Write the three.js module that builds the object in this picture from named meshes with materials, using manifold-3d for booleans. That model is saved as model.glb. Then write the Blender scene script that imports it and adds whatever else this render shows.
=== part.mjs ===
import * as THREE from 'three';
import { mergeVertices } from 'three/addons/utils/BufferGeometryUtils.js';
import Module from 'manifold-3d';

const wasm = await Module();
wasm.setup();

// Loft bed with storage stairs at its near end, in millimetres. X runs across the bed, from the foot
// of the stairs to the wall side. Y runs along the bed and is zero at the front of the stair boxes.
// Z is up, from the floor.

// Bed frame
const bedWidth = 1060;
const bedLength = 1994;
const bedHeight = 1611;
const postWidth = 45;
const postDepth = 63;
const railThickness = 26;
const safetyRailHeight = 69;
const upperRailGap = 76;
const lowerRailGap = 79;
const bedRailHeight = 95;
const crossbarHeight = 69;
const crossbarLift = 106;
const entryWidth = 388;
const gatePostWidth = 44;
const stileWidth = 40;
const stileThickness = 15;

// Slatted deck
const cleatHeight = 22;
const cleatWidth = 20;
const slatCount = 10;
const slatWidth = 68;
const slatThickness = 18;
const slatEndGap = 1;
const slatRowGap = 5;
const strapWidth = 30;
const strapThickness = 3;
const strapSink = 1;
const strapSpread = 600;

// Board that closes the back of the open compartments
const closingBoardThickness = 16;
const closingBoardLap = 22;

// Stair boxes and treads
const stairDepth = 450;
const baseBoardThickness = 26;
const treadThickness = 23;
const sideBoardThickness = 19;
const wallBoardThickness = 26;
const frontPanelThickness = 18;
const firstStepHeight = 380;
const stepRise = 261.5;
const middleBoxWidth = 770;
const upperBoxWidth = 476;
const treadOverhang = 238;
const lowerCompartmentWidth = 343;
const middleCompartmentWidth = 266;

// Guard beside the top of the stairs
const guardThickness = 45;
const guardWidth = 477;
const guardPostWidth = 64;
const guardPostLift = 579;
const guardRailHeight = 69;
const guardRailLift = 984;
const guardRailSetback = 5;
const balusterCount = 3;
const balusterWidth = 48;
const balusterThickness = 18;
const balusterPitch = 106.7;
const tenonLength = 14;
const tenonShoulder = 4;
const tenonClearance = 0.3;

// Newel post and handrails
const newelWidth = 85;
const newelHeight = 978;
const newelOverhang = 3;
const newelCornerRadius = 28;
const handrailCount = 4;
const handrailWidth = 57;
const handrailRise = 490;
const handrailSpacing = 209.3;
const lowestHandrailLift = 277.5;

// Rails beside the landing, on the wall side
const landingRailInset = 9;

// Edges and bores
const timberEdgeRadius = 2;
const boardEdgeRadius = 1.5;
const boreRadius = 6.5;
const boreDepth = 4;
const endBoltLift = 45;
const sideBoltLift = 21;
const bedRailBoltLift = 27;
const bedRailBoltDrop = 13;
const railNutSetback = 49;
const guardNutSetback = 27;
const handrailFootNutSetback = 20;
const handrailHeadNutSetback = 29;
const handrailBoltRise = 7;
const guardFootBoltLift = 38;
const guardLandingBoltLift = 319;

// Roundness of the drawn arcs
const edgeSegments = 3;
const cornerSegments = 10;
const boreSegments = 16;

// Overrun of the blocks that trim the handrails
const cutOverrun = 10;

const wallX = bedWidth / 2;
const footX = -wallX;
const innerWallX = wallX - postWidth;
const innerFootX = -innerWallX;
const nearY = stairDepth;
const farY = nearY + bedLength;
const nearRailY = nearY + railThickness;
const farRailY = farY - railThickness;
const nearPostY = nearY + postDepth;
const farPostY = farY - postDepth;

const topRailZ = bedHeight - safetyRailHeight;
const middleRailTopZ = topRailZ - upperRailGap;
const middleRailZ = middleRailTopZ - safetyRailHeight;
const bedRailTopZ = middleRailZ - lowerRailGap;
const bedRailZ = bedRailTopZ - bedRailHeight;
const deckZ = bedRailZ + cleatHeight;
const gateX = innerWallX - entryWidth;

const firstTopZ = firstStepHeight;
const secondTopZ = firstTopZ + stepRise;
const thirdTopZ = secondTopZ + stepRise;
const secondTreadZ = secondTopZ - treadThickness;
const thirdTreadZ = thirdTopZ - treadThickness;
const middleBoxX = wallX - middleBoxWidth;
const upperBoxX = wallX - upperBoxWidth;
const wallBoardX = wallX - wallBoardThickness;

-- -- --

* _Goal_:
Lines containing the word "three" must all be returned from the material above.

* _Answer for this exercise_:
Write the three.js module that builds the object in this picture from named meshes with materials, using manifold-3d for booleans. That model is saved as model.glb. Then write the Blender scene script that imports it and adds whatever else this render shows.
import * as THREE from 'three';
import { mergeVertices } from 'three/addons/utils/BufferGeometryUtils.js';